The growing number of overviews of radio studies reflects the resurgence of interest in the field. These overviews reflect on radio’s central place in our media and cultural history. Hendy 2000, though more than a decade old now, remains one of the most comprehensive and considered accounts of radio, while the fact that Lewis and Booth 1989 remains available from the publishers after three decades demonstrates a maturing of the field, to the extent that Lacey 2008 suggests a risk of radio studies becoming too introspective. Crisell 1994 offers an in-depth account of the history and meaning of radio in the United Kingdom, while Pease and Dennis 1995 offers a selection of perspectives on US radio from both academics and industry insiders. One thing this selection of overviews demonstrates is that, with few exceptions, most interest in radio research is concentrated in the North American and European experiences.

  • Crisell, Andrew. 1994. Understanding radio. 2d ed. London: Routledge.

    An opening chapter discusses the characteristics and history of radio’s development, while subsequent chapters consider the different forms of radio programming. Most examples are drawn from the United Kingdom, but the discussion is quite general and applicable more widely.

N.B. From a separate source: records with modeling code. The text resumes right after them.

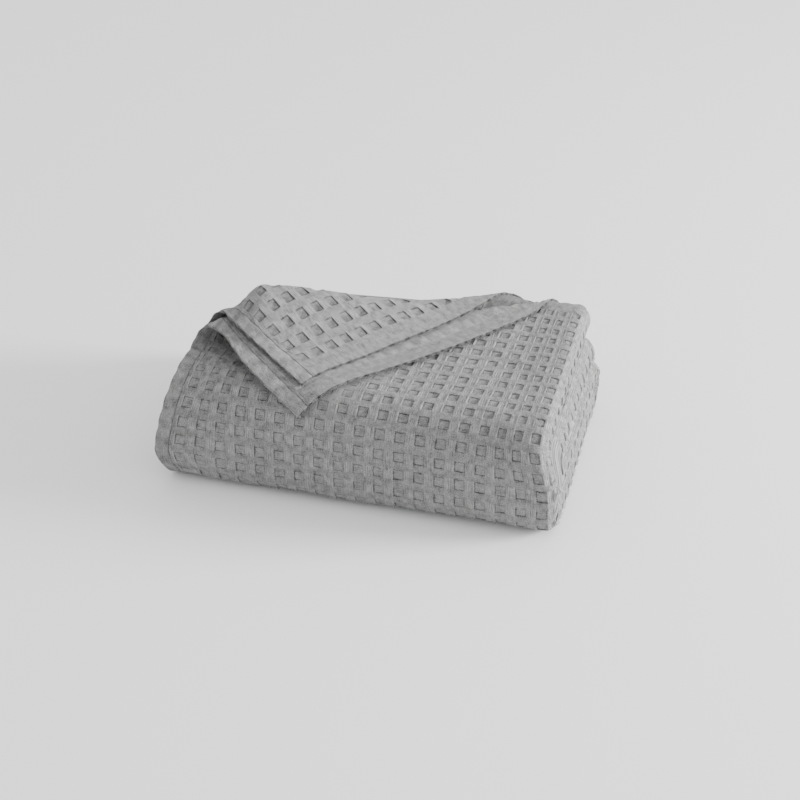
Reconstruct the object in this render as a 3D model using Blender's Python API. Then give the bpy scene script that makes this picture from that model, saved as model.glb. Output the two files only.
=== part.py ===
"""A waffle cotton blanket, folded into a bundle of 32 plies, with one corner of its two top plies turned back.

The blanket is one flat piece of cloth. It is cut into stations where it will bend, and then each of its
points is carried through the folds in the order in which hands make them.
The bundle lies with its long side along X, its closed book fold toward -Y and its four free hems at +Y.
"""

import bisect
import math
from collections import namedtuple

import bmesh
import bpy
from mathutils import Vector

# The cloth, flat on a table.
FLAT_WIDTH = 1.68
FLAT_LENGTH = 2.29
CLOTH = 0.0028
PLY = 0.0036
PLY_GAP = PLY - CLOTH

# The share of a folded stack's thickness that keeps its length as the stack goes round a bend.
NEUTRAL = 0.62

# Each fold halves the stack. Reach is how far a bend stands out, as a share of half its height,
# under and over are how round its lower and upper corners are, steps is how many flats go round it,
# and short is how far the free end stops before the edge below it.
Fold = namedtuple("Fold", "name axis plies reach under over steps short")
FOLDS = (
    Fold("width halved", 0, 1, 1.0, 1.0, 1.0, 3, 0.003),
    Fold("length halved", 1, 2, 1.0, 1.0, 1.0, 3, 0.006),
    Fold("width quartered", 0, 4, 1.0, 0.70, 0.70, 6, 0.004),
    Fold("length quartered", 1, 8, 0.8, 0.90, 0.90, 6, 0.004),
    Fold("closed as a book", 1, 16, 1.02, 0.52, 0.78, 8, 0.008),
)
STRAIGHT_STEP = 0.098
FREE_END = 0.012
NEAREST_CUTS = 0.004

# The turned back corner, measured from the corner along the side hem and along the end hem.
# Each ply turns in a roll of three radii: at its mouth over the side hem, where it is fullest,
# and at its end over the end hem. Dip is how steeply the ply comes down from its roll, rest is how
# high it then lies over its own lower side, in plies, and puff is how much higher it stands behind its mouth.
Turn = namedtuple("Turn", "ply side end mouth full slim dip rest puff")
TURNS = (
    Turn(0, 0.217, 0.383, 0.0101, 0.0158, 0.0036, math.radians(13.3), 1.0, 0.0),
    Turn(1, 0.217, 0.353, 0.0158, 0.0220, 0.0104, math.radians(14.6), 3.9, 0.0249),
)
ROLL_EASE = 0.030
LOOSE = 0.0013
LOOSE_RUN = 0.090
NEAREST_TURN = 0.0001

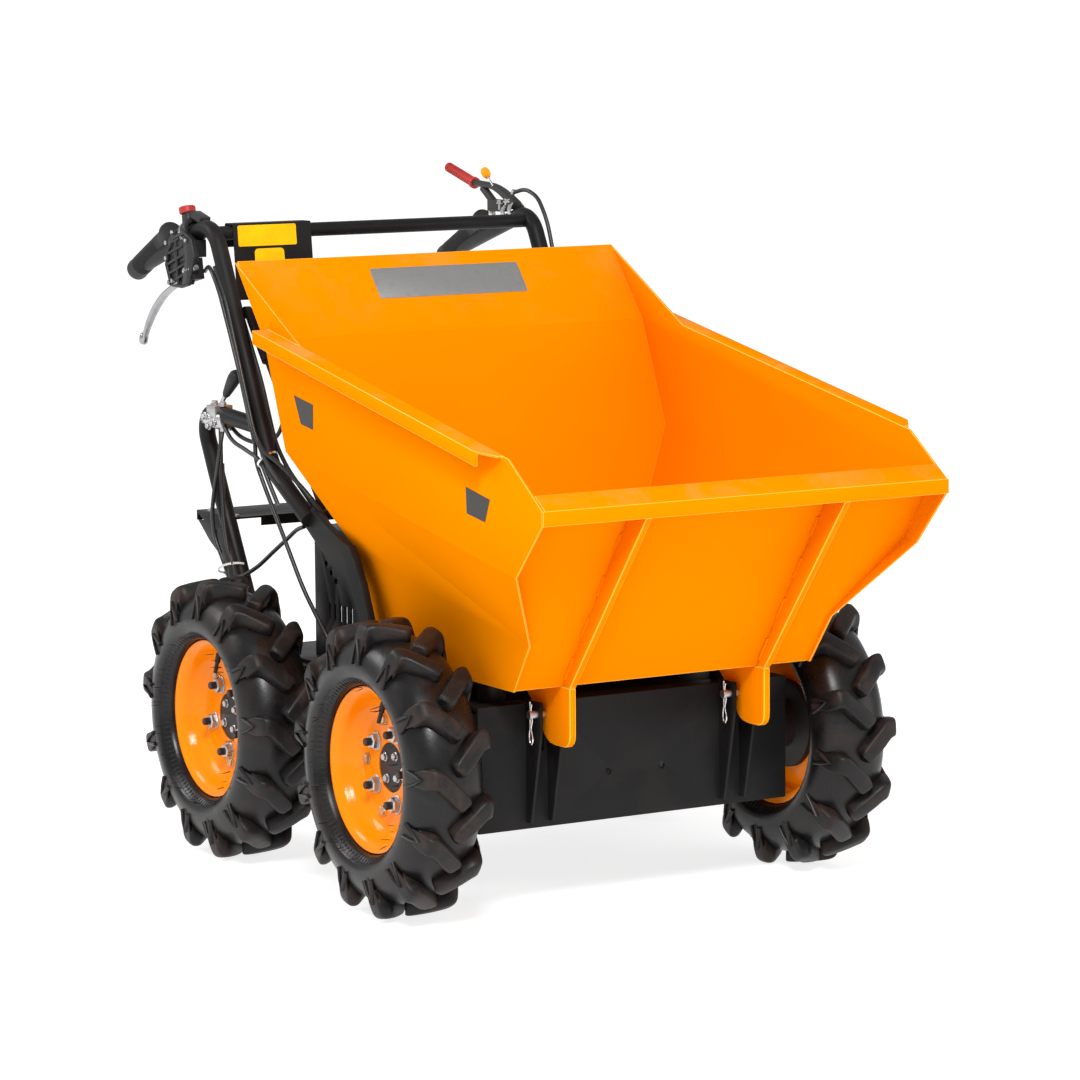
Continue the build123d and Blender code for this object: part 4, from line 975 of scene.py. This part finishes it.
# chassis and handle frame
frameTrim = {
    "plateEdge": 0.8, "guardEdge": 0.4, "armEdge": 1.2, "tubeEdge": 0.5, "tubeAngle": 40,
    "rearBolts": ((-455, -246, 477), (-372, -246, 477), (-455, 246, 477), (-372, 246, 477)),
    "armBolts": ((58, 262), (86, 262)), "armFace": 272,
    "weldFrom": (-108, 260.5, 509), "weldStep": (2.6, -1.1), "weldWave": 0.4, "weldSpots": 9, "weldRadius": 2,
    "gusset": ((-478, 466), (-371, 466), (-371, 452), (-352, 400), (-372, 402), (-440, 438)),
    "gussetAcross": 256, "gussetHalf": 1.6, "gussetEdge": 0.5,
    "loom": ((-372, -270, 462), (-356, -272, 444), (-338, -272, 420), (-330, -270, 396)),
    "loomBend": 14, "loomRadii": (8.6, 9.6),
    "cableRadius": 3.3, "cableBend": 24,
}
for nodeName in ("chassis_deck", "front_plate", "rear_plate", "chassis_beam_left", "chassis_beam_right"):
    dressed("body_" + nodeName, (nodeName,), frameTrim["plateEdge"])
dressed("body_belt_guard", ("belt_guard",), frameTrim["guardEdge"])
for nodeName in ("handle_arm_left", "handle_arm_right"):
    dressed("plate_" + nodeName, (nodeName,), frameTrim["armEdge"])
for nodeName in (
    "handle_tube_left", "handle_tube_right", "cross_tube", "stay_rod_left", "stay_rod_right",
    "rear_strut_left", "rear_strut_right", "axle_housing_front", "axle_housing_rear", "drive_shaft",
    "tray_buffers", "pivot_pins",
):
    dressed("round_" + nodeName, (nodeName,), frameTrim["tubeEdge"], angle=frameTrim["tubeAngle"])

form = bmesh.new()
for x, z in frameTrim["armBolts"]:
    for side in (-1, 1):
        hexBolt(form, (x, side * frameTrim["armFace"], z), (0, side, 0), 15.0, 7.0, 11.0)
for place in frameTrim["rearBolts"]:
    hexBolt(form, place, (0, 0, 1), 10.0, 5.0, 8.0)
makePiece("frameBolts", form, "zinc_steel")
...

  • Hendy, David. 2000. Radio in the global age. Cambridge, UK: Polity.

    A thorough examination of radio culture and the radio industry. Hendy discusses the meaning of radio, both for the individual listener and for its place in wider society. He also examines trends in the industry, such as increasing commercialization and the question of whether radio can be considered a global rather than a local or national industry.

  • Lacey, Kate. 2008. Ten years of radio studies: The very idea. Radio Journal: International Studies in Broadcast & Audio Media 6.1: 21–32.

    DOI: 10.1386/rajo.6.1.21_4

    Published a decade after the formation of the UK Radio Studies Network, this article reflects on the origins of that group, including the reasons for its inception, and considers the risk that the notion of “radio studies” might disconnect the medium from the broader discipline of media and communication studies. It suggests that by affirming the cultural history of radio, it is possible to reconnect radio studies with the rest of the academic field.

  • Lewis, Peter M., and Jerry Booth. 1989. The invisible medium: Public, commercial and community radio. Basingstoke, UK: Macmillan.

    An introduction to the development of radio from its inception to the recent past. With examples from countries across the world, it examines the structure of the radio industry, the changing role of the BBC as television emerged in the 1950s, community radio, and radio in developing countries.

  • Pease, Edward C., and Everette E. Dennis, eds. 1995. Radio: The forgotten medium. New Brunswick, NJ: Transaction.

    As indicated by its title, this collection, which appeared in an earlier form as a special issue of the Media Studies Journal, seeks to raise the profile of radio as a subject for research. With contributions from academics and practitioners, the volume offers a broad overview of radio in the world, with articles considering the history of radio in Europe and the United States and a section on radio beyond the “Anglo-American” world. Its short, informal articles are succinct and, in most cases, without notes or references.